I think that in order for India to reach it’s full technological potential, India needs to change the IIT system. The picture below is from the US News & World Report and in the picture on the left is the best IIT in India i.e. IIT Bombay and on the right is University of Texas at Arlington which is where I got my Ph.D. in Electrical Engineering. As you can see the two schools are comparable for Electrical & Electronics.

Based on the comparison above, you can realize one important fact namely, the success of IIT students abroad is NOT because of the education they received at the IIT but rather because of the students themselves i.e. each year the IIT entrance selects the top few thousand students from all across India so no matter what education they get, they will still be good. The real question is how do you increase this number of good students tenfold or even hundredfold to make India great again (MIGA) ?
India needs to do the following:
Include SAT scores in the IIT admission process:
Do you know that until recently, most top Universities in the USA gave SAT scores a lot of weight in the admission process? India needs to base IIT admission on a combination of SAT scores and JEE score and this will really increase the number of qualified students by a factor of ten or more, because SAT scores test for aptitude not knowledge and so even the students who did not work hard for the JEE but have the aptitude for engineering study can get a chance to study engineering if they do well on the SAT. If this works in the USA, why can’t it work in India ? I took the SATs at the time and did extremely well but there was little financial aid for undergraduates in the USA at the time and years later the GRE helped me get financial aid in the USA for graduate study, so I can say for certain that if the IIT were to include SAT in the admission process it would have helped students like me.
Allow the IITs to have affiliated private colleges:
Right now all the IITs are fully operated by the government, so even though the government says there are 23 IITs the number 23 is just limited by the money the government has to spend, so why not bring private investment into the picture ? If the government allows private colleges to be affiliated to the IIT system, then you can easily have a hundred colleges which are affiliated to the IIT and which charge a higher tuition and make a profit, and since the exams are run by the IIT, the private college students will also be just as good.
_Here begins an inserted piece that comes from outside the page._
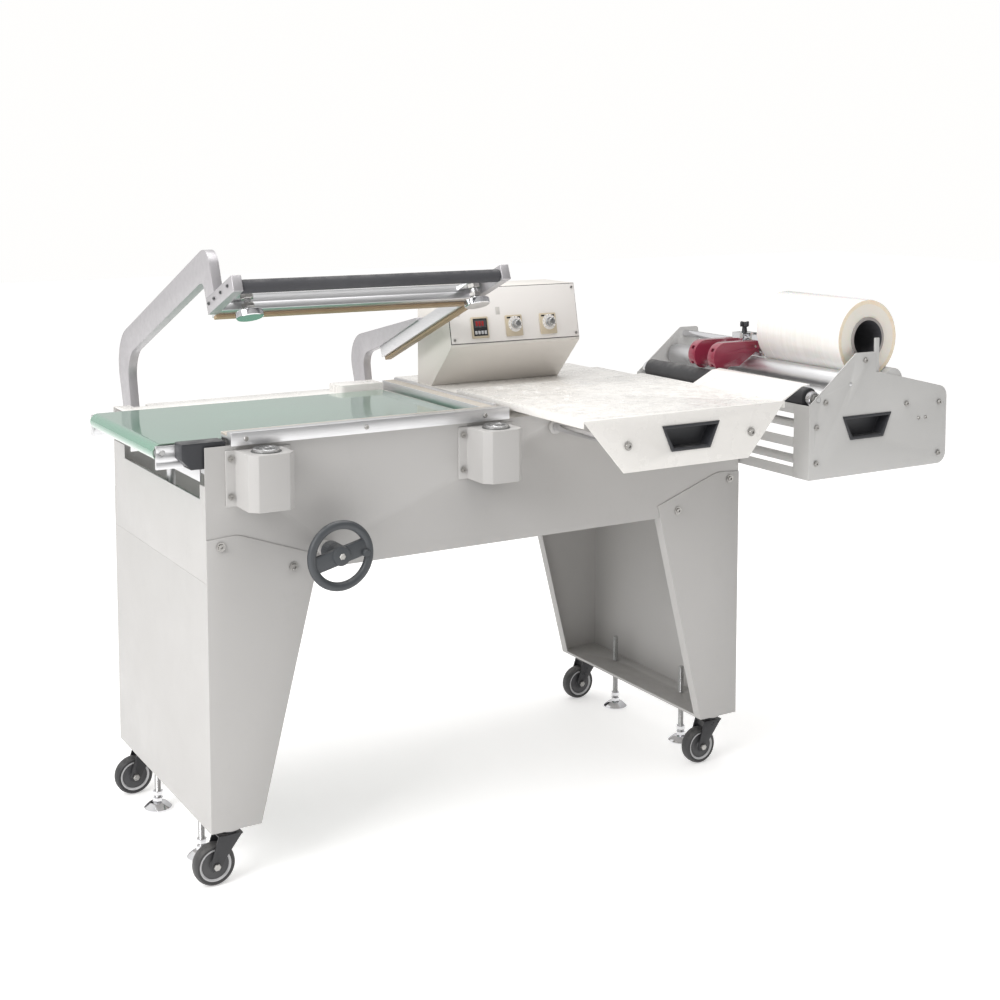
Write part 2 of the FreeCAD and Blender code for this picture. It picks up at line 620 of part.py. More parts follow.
def handwheel():
    rim = document.addObject("Part::Torus", "Rim")
    rim.Placement = FreeCAD.Placement(FreeCAD.Vector(), FreeCAD.Rotation(*TURNS["Y"]))
    put(rim, ("wheel_across", "wheel_out", "wheel_up"))
    rim.setExpression("Radius1", sized("rim_outer - rim_tube"))
    rim.setExpression("Radius2", sized("rim_tube"))
    spoke_start = ("wheel_across - rim_outer + rim_tube", "wheel_out - spoke_thick / 2", "wheel_up - spoke_width / 2")
    spoke = block(spoke_start, "2 * (rim_outer - rim_tube)", "spoke_thick", "spoke_width")
    hub = cylinder("Y", ("wheel_across", "wheel_out - 8", "wheel_up"), "hub_radius", "hub_back - wheel_out + 8")
    spindle = cylinder("Y", ("wheel_across", "hub_back - 1", "wheel_up"), "spindle_radius", "40 - hub_back")
    knob = cylinder("Y", ("wheel_across + rim_outer - 2 * rim_tube", "wheel_out - 10", "wheel_up"), "7", "10")
    group("handwheel", [fuse(rim, spoke, hub, spindle, knob)])


def bearing_bushes():
    """Turned bushes and bored blocks, fixed to the stand, that the moving parts run in."""
    bushes = []
    for across in ("rod_left", "rod_right"):
        bushes.append(minus(cylinder("Y", (across, "-4", "rod_up"), "rod_radius + 7", "6"),
                            cylinder("Y", (across, "-5", "rod_up"), "rod_radius + running_gap", "8")))
        hanger = block((across + " - 12", "rod_hanger", "rod_up - 13"), "24", "20",
                       "deck_height - skin - rod_up + 13")
        bushes.append(minus(hanger, cylinder("Y", (across, "rod_hanger", "rod_up"),
                                             "rod_radius + running_gap", "20")))
    bushes.append(minus(cylinder("Y", ("wheel_across", "-10", "wheel_up"), "spindle_radius + 6", "12"),
                        cylinder("Y", ("wheel_across", "-11", "wheel_up"), "spindle_radius + running_gap", "14")))
    for across in ("caster_inset", "stand_width - caster_inset"):
        for along in ("caster_front", "caster_back"):
            low = "leg_bottom - race_thick"
            bushes.append(minus(cylinder("Z", (across, along, low), "race_radius", "race_thick"),
                                cylinder("Z", (across, along, low), "king_pin + running_gap", "race_thick")))
    for step in ("0", "1"):
        for up in ("guide_low", "guide_high"):
            front = "guide_front + %s * guide_pitch" % step
            body = block(("stand_width", front, up + " - guide_wall"), "guide_across + 20 - stand_width",
                         "guide_block", "2 * guide_wall")
            bore = cylinder("Y", ("guide_across", front, up), "guide_radius + running_gap", "guide_block")
            bushes.append(minus(body, bore))
    group("bearing_bushes", bushes)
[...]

Setup a Central Board of Baccalaureate Education i.e. CBBE:
There are so many universities in India and they all have different standards, but why ? All these students are going to work for the same companies anyway or go abroad to study in the same universities. I worked briefly as an Electrical Engineering Professor at Sharda University outside New Delhi and it seems like all the universities in India are duplicating effort i.e. they are all constantly reinventing the same damn wheel in setting up their curriculum.
Why not have a Central Board of Baccalaureate Education i.e. CBBE which can be simply a governing body which will set curriculum, provide free textbook material (in PDF format) and administer examinations for all the new colleges in India ? So that way the business community in India can easily setup for-profit colleges all across India without bothering about trying to bribe officials in the local Universities in their state in order to get affiliation. If you take the politics out of setting up colleges, then there will a lot more private colleges all across India.
People should remember that this model has been shown to work very well in India, just look at the CBSE, there are CBSE schools all across India and anyone will tell you that CBSE schools are the best schools in India and I am confident the same model will work for undergraduate education as well !
And Finally, spread the wealth:
Anyone who did research in engineering will tell you that apart from good faculty, the real differentiator between a mediocre school and a superlative school is lab equipment and computing resources. Computers get old and so does lab equipment so this is an ongoing effort. Here in the USA the government distributes the grant money at least to some extent on need based criteria, in other words the universities which already received large grants in turn get smaller grants and vice versa, and the purpose of this is to raise the standard of the smaller institutions. Even here in the USA the National Science Foundation is corrupt and full of politics but if India can avoid the politics and use some of the money traditionally going to the IITs and invest that money in smaller educational institutions then the research capability of India as a whole will improve.
In fact I have personal reason to dislike IIT. My second sister married an IIT graduate in San Diego, CA who had won the President’s award for excellence and this bridegroom’s father Chilukuri was a retired Professor at IIT Madras. My father was overjoyed that such a good bridegroom would marry my sister that he agreed to the request of this Chilukuri professor that the bride be given a good amount of gold, among other things. My father borrowed a lot of money, which took many years to repay, and made this happen. He did not give the dowry because he could afford it, I do not recall that my other sisters got anything like that, but because he was afraid of losing such a good bridegroom. And because of this, it was tough on all of us. I was in college in India at that time and for three years I only ate two meals a day because that is all I could afford and I had to go to my cousin’s house occasionally to bum a meal because I had nothing to eat, and even coming to the USA was tough, I just borrowed $2,500 for basic expenses which I returned in just three months and all this time this brother in law and my sister were sitting on all this gold in San Diego. It disgusts me that this Chilukuri IIT Professor would ask for such a dowry and that my father had to give it. I say all this because of this IIT brother-in-law’s snotty attitude that he is better, no, if you take a dowry, you are not better than anyone! That tells me that IIT breeds greedy graduates who are anxious to get as much they can and this is what happens when India treats IIT students as special.